Saturday 20 April 2013

Morning Sermon for Easter 3



As Saul went along the Damascus Road (Acts 9) he was breathing threats and murder against anyone connected to Jesus. But as he walked he was struck down by a bright light and he heard a loud voice,

‘Saul, Saul. Why do you persecute me?’ And Saul replied, ‘Who are you, Lord…’

There is no question that Saul was a driven man, his life’s work was to wipe the memory of this break-away sect, from the face of the earth.

This was Saul, a man committed to the murder of Christians was now confronted by the awful truth he had sought to bury.  His old life was over, and it was time for changes in his life. His life, even his name, would never be the same again.

Looking at the readings as a whole, they are all about vocation (ahem! two weeks before Vocation Sunday – where they might have been a better fit)

Two of the readings that are oft quoted by ordinands as part of their calling, discernment and formation as priests and deacons, the Acts reading, about feeding lambs and sheep, and the conversion of Saul, all speak directly of the God who calls.

This is the transforming power that God can exercise in the lives of people. The transformation that calls people to radically evaluate what they do or think or say, in the light of the presence of Jesus in their lives…listening and responding to God.

God speaks in all kinds of ways to us – it may be in words that we can clearly understand in our own minds, or it may be through the words of others, or it may just be in the events of that day that are happening all around us.

In today’s gospel reading (John 21:1-19), the risen Lord, the Messiah, the Saviour of the world, is making breakfast for his disciples.
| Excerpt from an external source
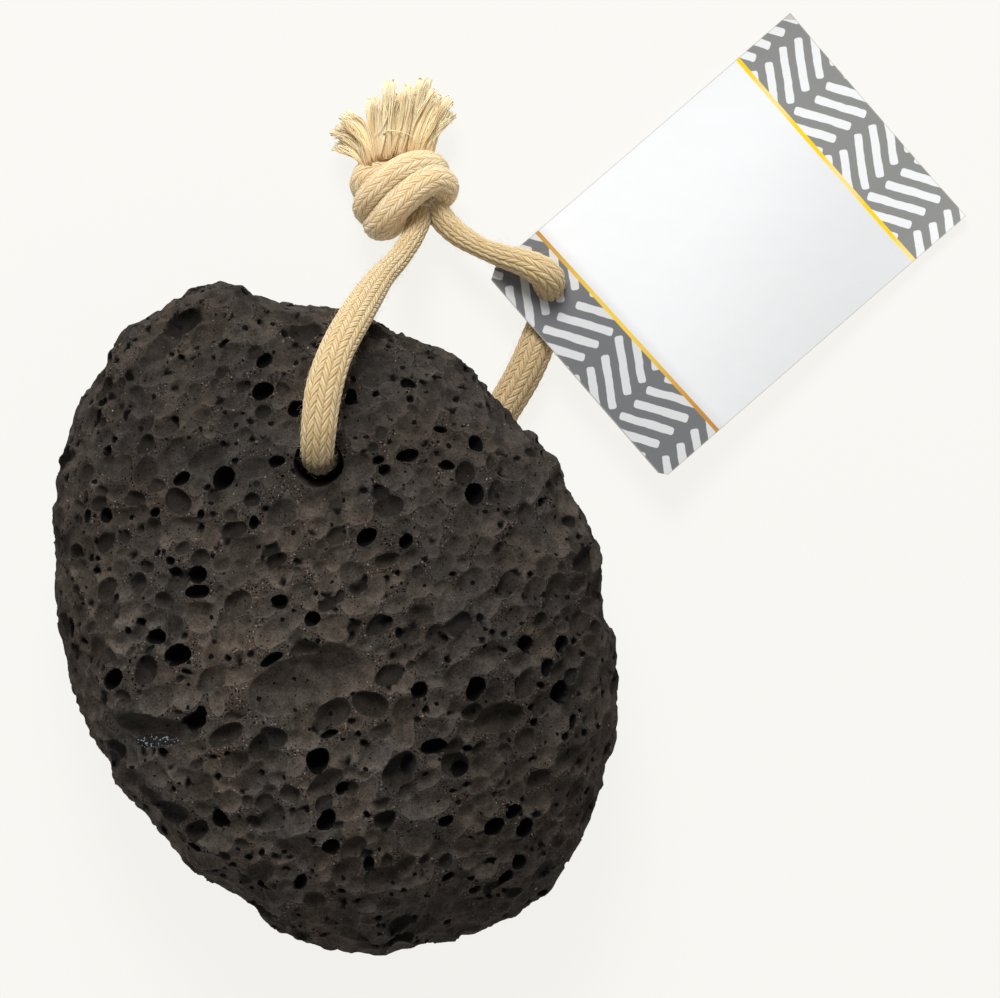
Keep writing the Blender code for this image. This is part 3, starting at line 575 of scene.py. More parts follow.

It’s an incredible account because of its simplicity. Jesus should surely have been marching on the Temple, showing the wounds of crucifixion, and just showing that he was alive to the authorities. Surely he should have been strolling around the city of Jerusalem, with a smile of victory, approaching all of those people who shouted for his death… Surely he should have just been gloating in his triumph over death…

But maybe those would be our actions – Jesus had no such thoughts. He bore no malice, no hatred, no resentment… There was no need for any revenge or hostility. In his victory over death he had merely accomplished what he had come to do, and now it was time for breakfast.

It’s a strange incident that is reported in the Acts of the Apostles.  Throughout the Bible time and time again God is giving people second and third and fourth chances to come back to him and enjoy a relationship. God gives us the freewill to make up our own minds about where we put God in our lives. Painful as that answer may be sometimes for God, he would have it no other way. 

Jesus made those disciples breakfast because he still had something to teach them. Three times he questioned an increasingly frustrated Peter, ‘Do you love me ?’ Three times Peter said that he did – just as three times he had rejected Jesus prior to the crucifixion. But whilst Jesus repeated the question he also gave him something different each time as well. First Jesus told Peter to ‘Feed my lambs’, then he said to ‘Tend my sheep’, and the third time he told him to ‘Feed my sheep’.

I love this story of simplicity and friendship, because that’s what it is.  The Lord, the Son of God with his friends, giving them the strength and belief they need to go into the world themselves and ‘feed and tend the sheep’.
Sometimes, however, I wish God would zap some people, like he zapped Saul, turning him into Paul.  However, I know that that isn’t the way that people can come to love and trust God.
The real answer is for us to be with others, sharing the best God has given us, as a testimony to what God has done for us.

We should never give up on God, because he never gives up on us.